La modernisation du Hajj passe aussi par une numérisation intégrale de ses systèmes de sécurité. Des milliers de caméras dotées de reconnaissance faciale surveillent les principaux axes de circulation, les accès aux lieux saints et les campements. Ces dispositifs permettent d’identifier les foules, de repérer les comportements suspects ou les engorgements, et de déclencher des alertes en temps réel.

Par ailleurs, les autorités ont renforcé la cybersécurité des bases de données de pèlerins afin de prévenir tout vol d’identité ou tentative d’infiltration dans le système. Le Hajj devient ainsi un laboratoire à ciel ouvert de la gestion sécurisée des mégaprojets religieux mondiaux.

Une ferveur intacte malgré les contraintes modernes

Malgré les défis logistiques, climatiques et réglementaires, l’émotion est au rendez-vous. Pour des millions de fidèles, le Hajj reste un sommet spirituel dans une vie. Beaucoup ont économisé pendant des années pour accomplir ce rituel. Comme Belhajj Beafo, venu d’Algérie, qui confie : « C’est la première fois que je fais le Hajj. J’ai accompli tous les rituels. Que Dieu permette à tous les musulmans d’y parvenir un jour. »

Cette ferveur est aussi une force collective : les pèlerins marchent ensemble, prient ensemble, partagent les repas. La spiritualité reste au cœur du rituel, malgré l’environnement ultra-sécurisé qui encadre désormais chaque étape.

À l’heure où plusieurs régions du monde musulman sont frappées par la guerre, la pauvreté ou l’instabilité, le Hajj devient un lieu de communion mais aussi de solidarité. « Ma première prière sera pour les habitants de Gaza et du Soudan. Que Dieu arrête l’effusion de sang », confie Layla Saad, venue d’Égypte. De nombreuses prières sont tournées vers les civils syriens, yéménites, soudanais, ou palestiniens. La Kaaba devient le centre symbolique d’une fraternité musulmane face aux déchirements géopolitiques.

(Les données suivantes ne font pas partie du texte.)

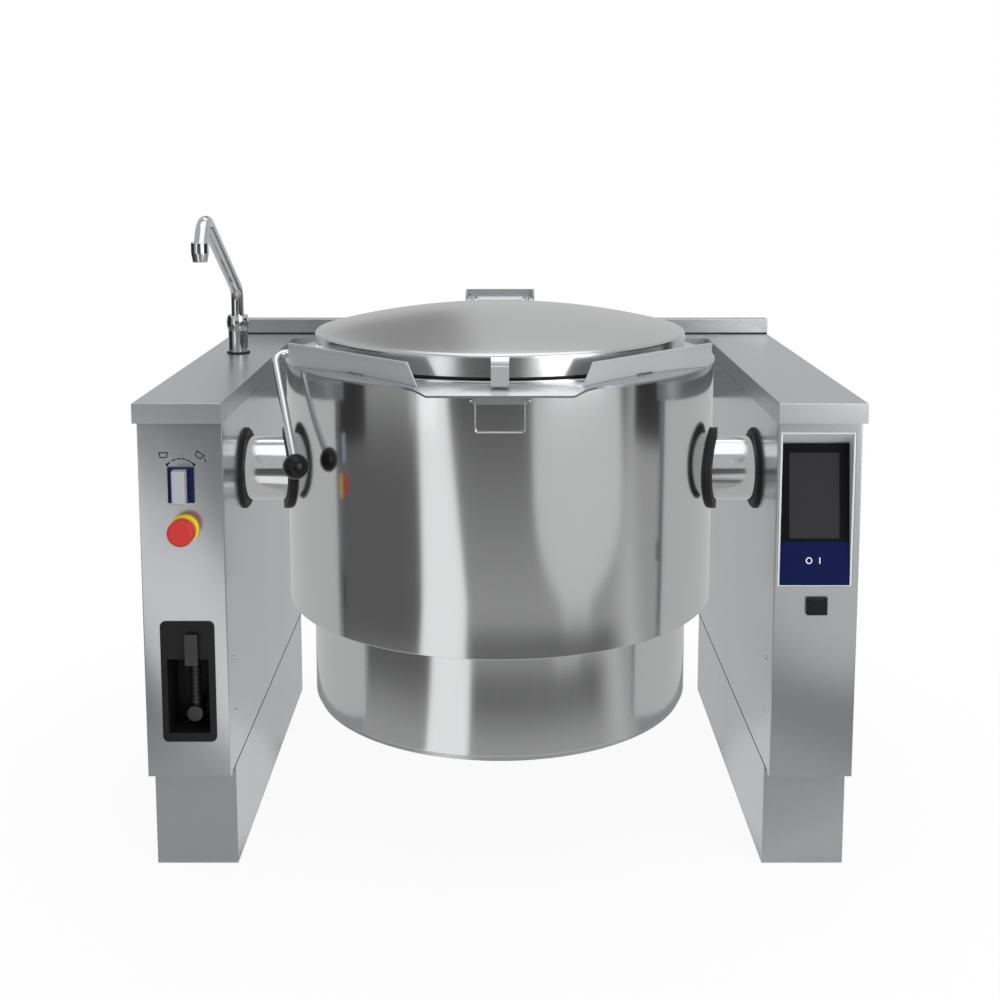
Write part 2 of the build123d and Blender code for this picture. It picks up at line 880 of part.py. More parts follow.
def trunnion(side):
    """Curved pad on the pan casing, hollow stub through the cladding, and the journal in its outer end."""
    pad_inner = pan_casing_radius + seat_gap
    stub_end = casing_inner_x + trunnion_entry - sheet
    journal_end = gear_x + gear_width if side < 0 else bearing_x + bearing_length
    with BuildPart() as piece:
        with BuildSketch(Plane.YZ.offset(side * pad_inner / 2)):
            with Locations((tilt_y, tilt_height)):
                Rectangle(pad_size, pad_size)
        extrude(amount=side * pad_inner)
        add(round_form(pad_inner + pad_thick, 0, cap_top), mode=Mode.INTERSECT)
        with BuildSketch(Plane.YZ.offset(side * pad_inner / 2)):
            with Locations((tilt_y, tilt_height)):
                Circle(trunnion_radius)
        extrude(amount=side * (stub_end - pad_inner / 2))
        with BuildSketch(Plane.YZ.offset(side * stub_end)):
            with Locations((tilt_y, tilt_height)):
                Circle(journal_radius)
        extrude(amount=side * (journal_end + journal_overhang - stub_end))
        with BuildSketch(Plane.YZ.offset(side * pad_inner / 2)):
            with Locations((tilt_y, tilt_height)):
                Circle(trunnion_radius - trunnion_wall)
        extrude(amount=side * (stub_end - trunnion_wall - pad_inner / 2), mode=Mode.SUBTRACT)
        with BuildSketch(Plane.YZ.offset(side * pad_inner)):
            with Locations((tilt_y, tilt_height)):
                Circle(journal_bore_radius)
        extrude(amount=side * (journal_end + journal_overhang - pad_inner), mode=Mode.SUBTRACT)
        add(round_form(pad_inner, 0, cap_top), mode=Mode.SUBTRACT)
    return piece


for name, side in sides.items():
    save(trunnion(side), f"{name}_trunnion")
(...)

Pour les autorités saoudiennes, le bon déroulement du Hajj est autant un devoir spirituel qu’un enjeu politique. Le ministre du Hajj et de la Omra, Tawfig al-Rabiah, a rappelé que « seuls les pèlerins autorisés auront accès aux services essentiels et à l’hospitalité sacrée du royaume ». Cette discipline vise à renforcer le prestige spirituel de l’Arabie saoudite, gardienne des lieux saints, mais aussi à asseoir sa légitimité en tant que centre névralgique de l’islam mondial.